There are occasions when color profiles are not explicitly defined. The web is such an example, where the default color profile is assumed to be sRGB. Therefore, despite not specifying a color profile, given correctly calibrated displays, your users should see the same color and shades as you intended when designing the website. Remember, without a color profile to map RGB tuples to a device independent color space, the colors would be ambiguous and their appearance will depend on the device that happens to be displaying it. You almost never want this outcome.

As of today, there isn’t a well supported standard for specifying a custom color space for CSS which limits the range of colors available to the rather limited gamut of sRGB (Safari does allow some flexibility in this regard). There are however hacks to work around this limitation.

Gamut

As alluded to above, not all color profiles are created equal in how wide a range of colors they can map back and forth and with what granularity. For instance, a color profile can be created for a bright studio light bulb in its on and off state. The color space will be a single bit representing the states. Despite the fact that your computer monitor has a color space that can represent millions of different colors, it will not be able to accurately display the on state of the bulb because it simply can’t output that much light out of a single pixel.

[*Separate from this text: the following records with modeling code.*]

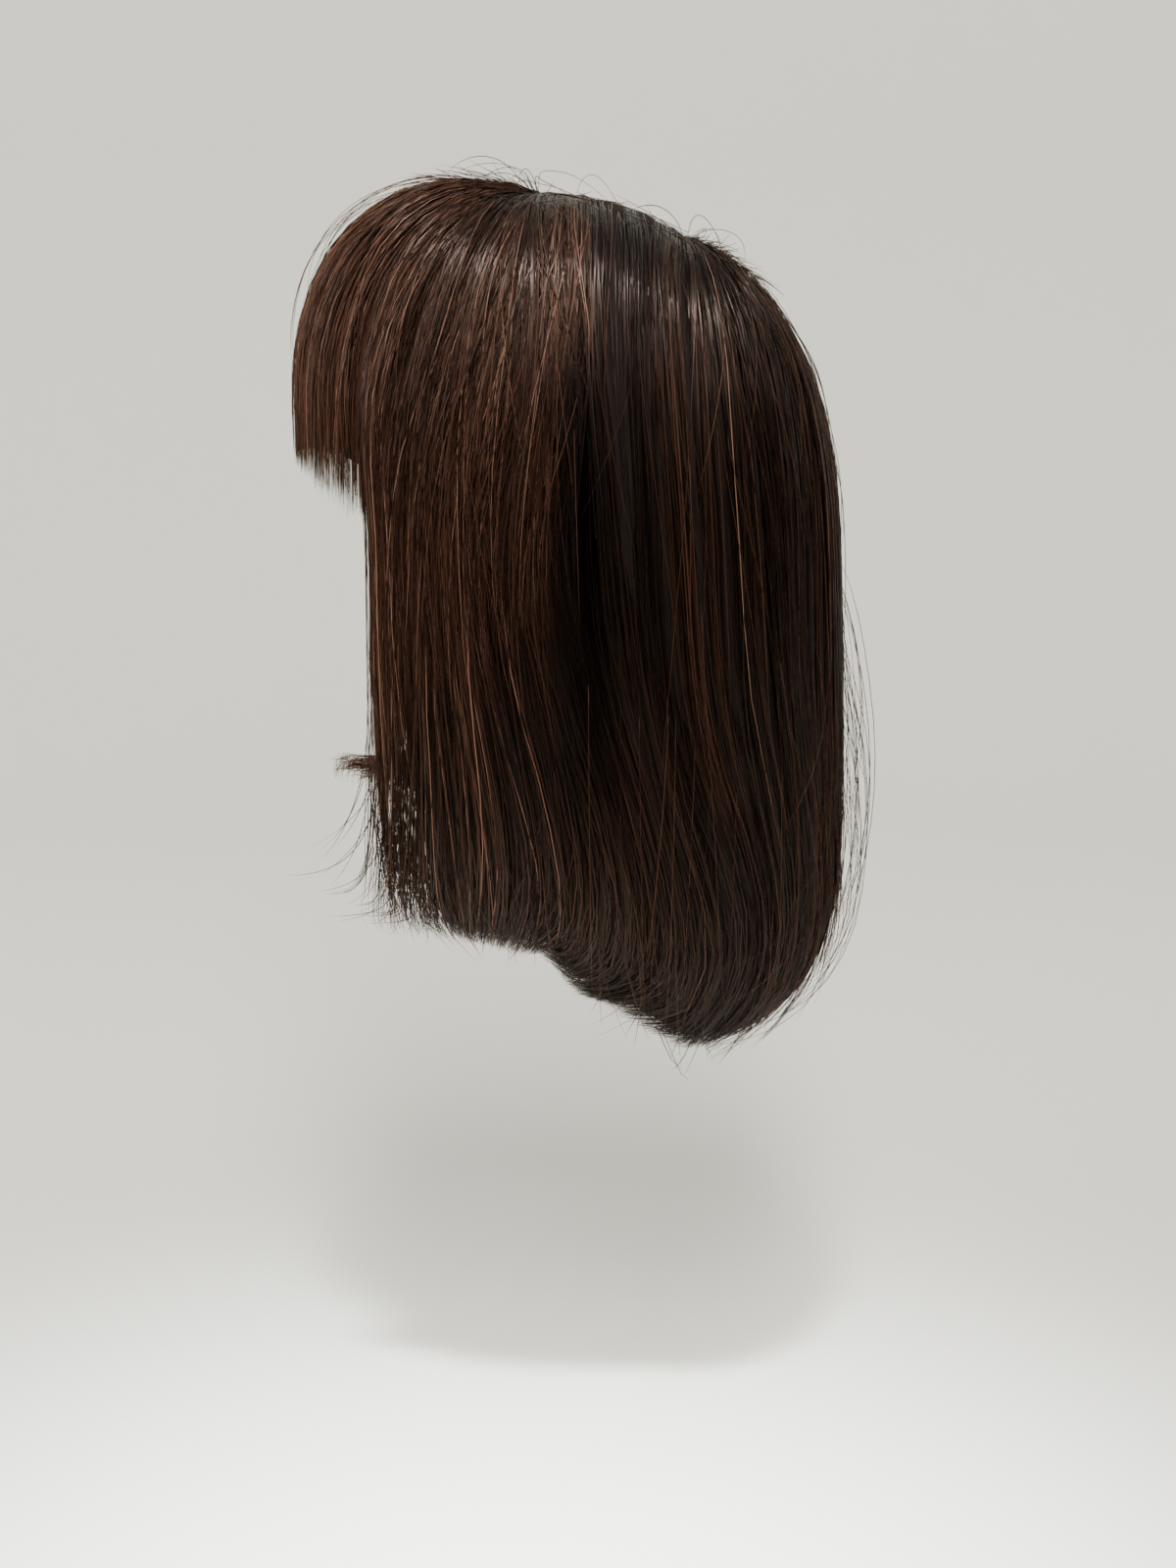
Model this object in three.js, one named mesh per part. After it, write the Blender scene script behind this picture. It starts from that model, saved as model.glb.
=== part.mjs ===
// A bob wig with a full fringe: a close-fitting cap that carries a layered head of straight hair.
// Millimetres, +Z up. The origin is where the wearer's crown bears on the inside of the cap, and the
// face looks along -Y, so +X is the wearer's left.
import * as THREE from 'three';
import { mergeVertices } from 'three/addons/utils/BufferGeometryUtils.js';

// Head that the cap fits
const headHalfWidth = 77;
const headFront = 83;
const headBack = 108;
const headCrown = 95;
const headLower = 110;

// Cap
const capWall = 1.5;
const capDepth = 140;
const capColumns = 40;
const capRows = 8;

// Parting: a line along the middle of the crown, which all the hair falls away from
const partingFront = 5;
const partingLength = 55;
const partingHalfGap = 1.2;
const partingFrontHeight = 11;
const partingRearHeight = -5;
const partingRear = partingFront + partingLength;

// Outline of the hair: reach from the parting, and height of the level where it starts to hang
const frontReach = 96.5;
const sideReach = 91;
const sideReachRear = 88.5;
const backReach = 62.5;
const browHeight = -85;
const earHeight = -116;
const earHeightRear = -138;
const napeHeight = -145;
const hairSwell = 3;

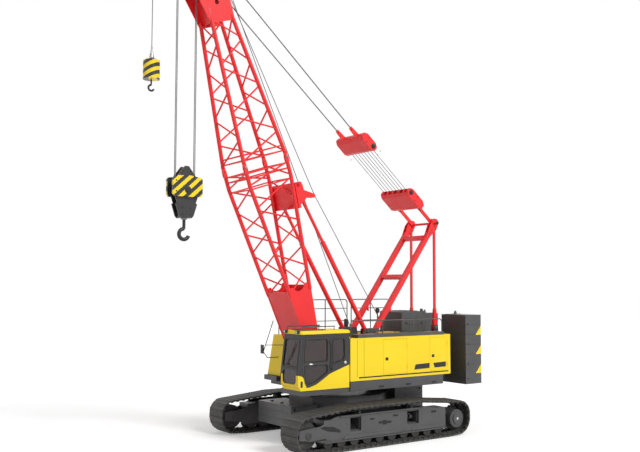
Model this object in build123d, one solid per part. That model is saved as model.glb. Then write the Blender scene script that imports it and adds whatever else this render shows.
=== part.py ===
"""Lattice-boom crawler crane, in millimetres.

+X points forward, +Y to the machine's left, +Z up. The origin lies on the ground under the slew
axis. The boom is drawn in its own plane: u runs along its axis from the foot pin, v points to its
front face.
"""
import os
from math import asin, atan2, ceil, cos, degrees, hypot, pi, radians, sin

from build123d import *

os.makedirs("parts", exist_ok=True)

# Clearances
SEAT = 0.3
RUN = 5.0
DOOR_GAP = 6.0

# Door hinges
HINGE_RADIUS = 12.0
HINGE_LENGTH = 120.0
HINGE_LEAF = 45.0

# Tracks
IDLER_X = 2820.0
TRACK_CENTRE_Y = 2070.0
SHOE_WIDTH = 820.0
SHOE_PITCH = 205.0
SHOE_GAP = 34.0
SHOE_NOTCH = 34.0
TRACK_DEPTH = 110.0
TRACK_END_RADIUS = 500.0
TRACK_END_X = IDLER_X + TRACK_END_RADIUS
TRACK_FLAT_X = IDLER_X - 420.0
TRACK_RISE = 60.0
TRACK_SHOULDER_Z = 1040.0
TRACK_TOP_Z = 1220.0
TRACK_TOP_FLAT_X = 1300.0
TRACK_TOP_RADIUS = 900.0

# Side frames
FRAME_WALL = 30.0
FLANGE = 32.0
FLANGE_WIDTH = 48.0
FRAME_WIDTH = 510.0
FRAME_REAR_X = 440.0 - IDLER_X
FRAME_BOX_FRONT_X = IDLER_X - 520.0
FRAME_BOX_Z = (420.0, 900.0)
FRAME_WALL_Z = (270.0, 985.0)
FRAME_TOP_X = (-1350.0, 1750.0)
FRAME_NOSE = 310.0
FRAME_TAIL_X = -IDLER_X - 230.0
WHEEL_Z = 520.0
WHEEL_RADIUS = 372.0
WHEEL_WIDTH = 240.0
DRIVE_RADIUS = 280.0
ROLLER_RADIUS = 140.0
ROLLER_COUNT = 10
ROLLER_MARGIN = 705.0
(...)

So what happens when a device cannot display the full range of colors of an image? Color profiles take care of this by compressing the entirety of the device independent color space (i.e. everything a human eye can see) into their own color space, thus losing accuracy for colors falling outside of their gamut.

Recap

Lots of similar sounding concepts were introduced in this post which may have confused you at times. Here is a summary of the terms:

And more …

Much like typography, color management is an often underappreciated element of what makes a publication vibrant, interesting and fun to consume. Hopefully you now have a better sense of what color management entails and whether you care to spend more time learning about the ins and outs of it.